A little situational background:
Mountain lions stay with their mother for 18 months before they ‘disperse,’ or, go off on their own. The 2-year-old lion that was recently captured in North Phoenix had not been dispersed from his mother for very long. Unfortunately, he entered an urban area; he was most likely chased out of his original habitat by the dominant male lion in the area. Had he not moved out, the adult male lion in the territory he was in would have killed him. Arizona Game and Fish did not want to capture the lion, so they gave him ample opportunity to leave. The fact that he didn’t leave created worry about human safety. He did not seem that uncomfortable with humans around. That is a big concern. They were left with only two options: euthanize him or place him in a licensed sanctuary facility
Reasons to remove an animal from the wild:
- Close contact with humans (to protect human safety).
- Habituation - usually caused by people feeding the animal (another human safety concern).

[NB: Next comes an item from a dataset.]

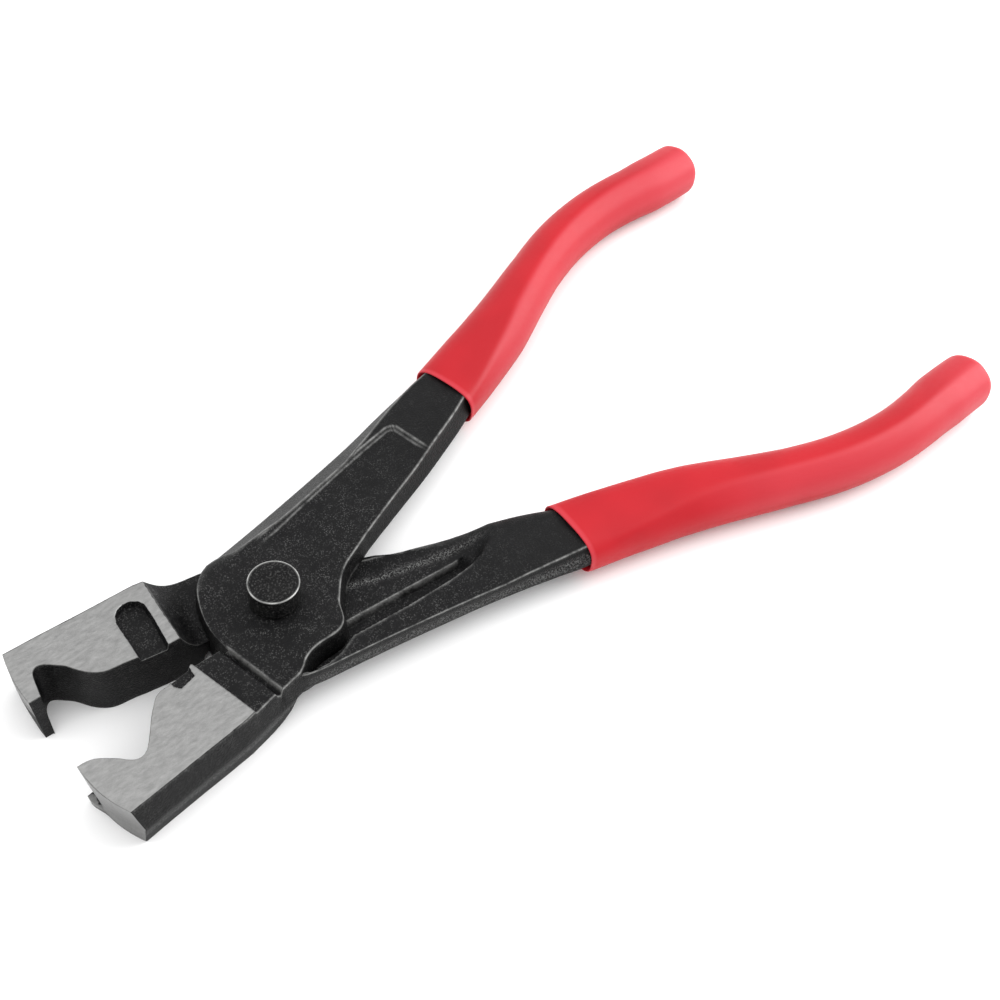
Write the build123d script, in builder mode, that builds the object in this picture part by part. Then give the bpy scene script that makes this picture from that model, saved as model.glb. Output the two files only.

- Failure of the animal to leave an inhabited area (cause for future issues with that animal).
Reasons wildlife can’t always be relocated:
- Disease. You could be transferring a disease into another population which could be devastating.

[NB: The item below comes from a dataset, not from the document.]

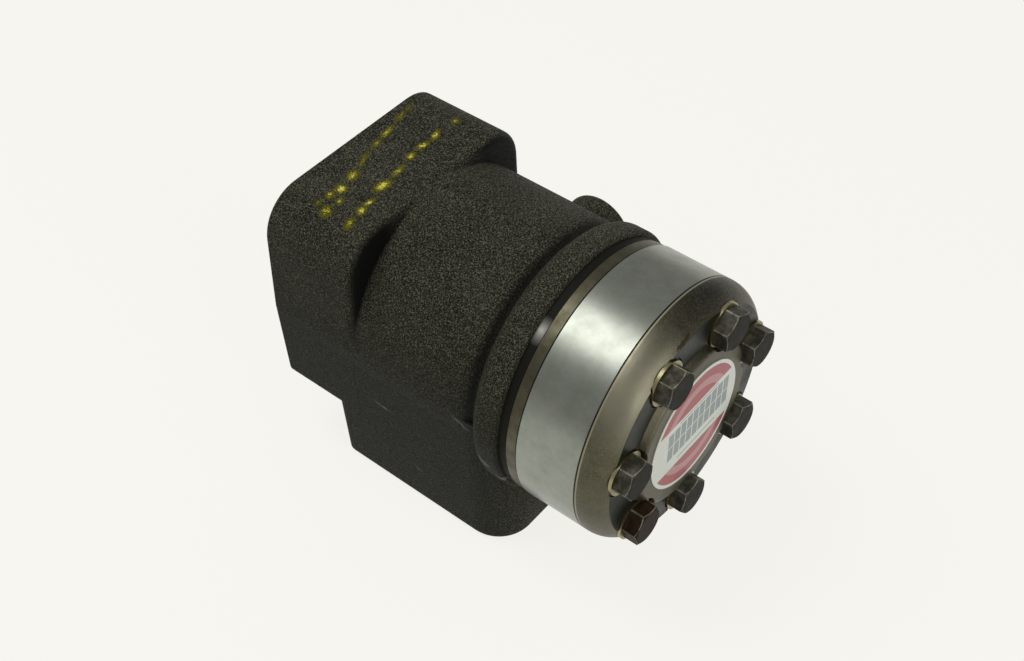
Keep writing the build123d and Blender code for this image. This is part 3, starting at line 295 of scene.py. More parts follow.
# x and y of the middle, half length, half width, turn from X and load of paint,
# in millimetres and degrees, with a full load of 1
dabs = [
    (4.9, 24.5, 4.5, 1.3, -70, 0.45), (5.8, 18.5, 5.5, 1.7, -72, 0.60), (8.0, 9.5, 6.0, 1.9, -80, 0.75),
    (9.2, 2.5, 4.0, 1.8, -76, 0.60), (11.6, -6.5, 7.0, 1.6, -68, 0.55), (14.4, -14.8, 4.2, 2.9, -70, 0.85),
    (16.1, -22.2, 3.2, 2.9, -80, 1.0), (15.2, -26.6, 3.0, 2.3, -60, 0.75), (14.4, -31.5, 2.6, 1.8, -75, 0.5),
    (19.9, -27.0, 2.6, 1.9, -60, 0.75), (19.2, -33.2, 3.8, 3.0, -75, 0.85), (22.8, 28.8, 3.0, 2.0, -75, 0.7),
    (22.4, 18.6, 4.4, 1.8, -70, 0.9), (22.6, 11.6, 4.6, 1.9, -98, 0.95), (23.1, 5.0, 3.2, 2.2, -80, 0.9),
    (24.9, -3.4, 5.4, 1.9, -80, 0.75), (25.9, -12.4, 5.4, 3.0, -92, 1.0), (28.1, -21.5, 3.6, 1.7, -95, 0.9),
    (28.9, -26.0, 3.2, 2.4, -75, 0.95), (29.5, -32.7, 3.8, 2.3, -80, 0.75),
]
marks = []
for x, y, length, width, turn, load in dabs:
    shape = spot(tree, place, (x, y, FLANGE_TOP), (length, width, 3.0), (0.0, 0.0, turn))
    marks.append(add(tree, "ShaderNodeMath", {0: shape, 1: load}, operation="MULTIPLY").outputs[0])
mark = either(tree, marks)
touched = add(tree, "ShaderNodeMapRange", {0: mark, 1: 0.0, 2: 0.08})
blotch = add(tree, "ShaderNodeTexNoise", {"Vector": place, "Scale": 1 / PAINT_FLECK, "Detail": 3.0,
                                          "Roughness": 0.7})
caught = add(tree, "ShaderNodeMath", {0: mark, 1: 0.42, 2: blotch.outputs[0]}, operation="MULTIPLY_ADD")
held = add(tree, "ShaderNodeMapRange", {0: caught.outputs[0], 1: 0.56, 2: 0.62})
paint = add(tree, "ShaderNodeMath", {0: held.outputs[0], 1: touched.outputs[0]}, operation="MULTIPLY")
on_grain = add(tree, "ShaderNodeMath", {0: mark, 1: 0.45, 2: grain.outputs[0]}, operation="MULTIPLY_ADD")
thick = add(tree, "ShaderNodeMapRange", {0: on_grain.outputs[0], 1: 0.74, 2: 0.90})
yellow = mixed(tree, thick.outputs[0], "#5f5a0c", "#f4ec66")
coloured = mixed(tree, paint.outputs[0], surface, yellow)
tree.links.new(coloured, shader.inputs["Base Color"])
print("paint dabs:", len(dabs))

# %% [markdown]
# The cast skin is dull and not metallic, because an oxide layer covers it. The bare
# places are metal with a finer finish, and they get no grain bump. The bump has two
# scales: the sand grain, and the slow waves of the mould.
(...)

- Safety issues. If an animal shows signs of being habituated (lack of fear of humans, nuisance activities) the likelihood of future trouble is extremely high.

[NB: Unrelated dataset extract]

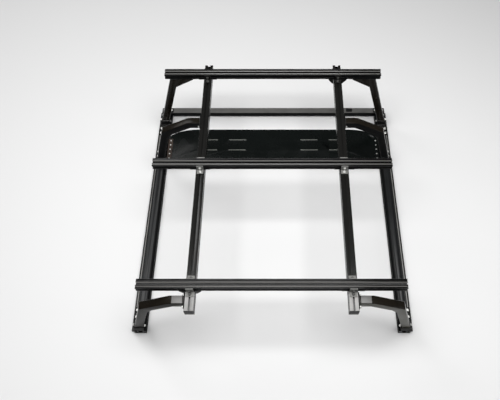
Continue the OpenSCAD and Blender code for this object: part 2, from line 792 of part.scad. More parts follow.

- Territory. Male lions are very territorial. No matter where you put them you are putting them in another male’s territory. That’s not fair to either lion.
- Aggression. Male lions will chase off or kill other males in their territory. What we may see as a large swath of open land is some lion’s territory, and they will defend their territory to death. (If you were dropped into a strange country, you would not know where the food or water is, and if the residents did not want you in their neighborhood, your chances of survival would be very low.)
- Survival Rates. The survival rate of relocated wildlife ranges from 20-50%, depending on the species. It is always best to leave them and not relocate them. But when they become a public safety issue, that is not always possible.
Sadly, options for large predators – like adult, male mountain lions - are very limited. In this case AZGFD decided to place him rather than euthanizing him. SWCC is thankful that they made the choice to place him with us.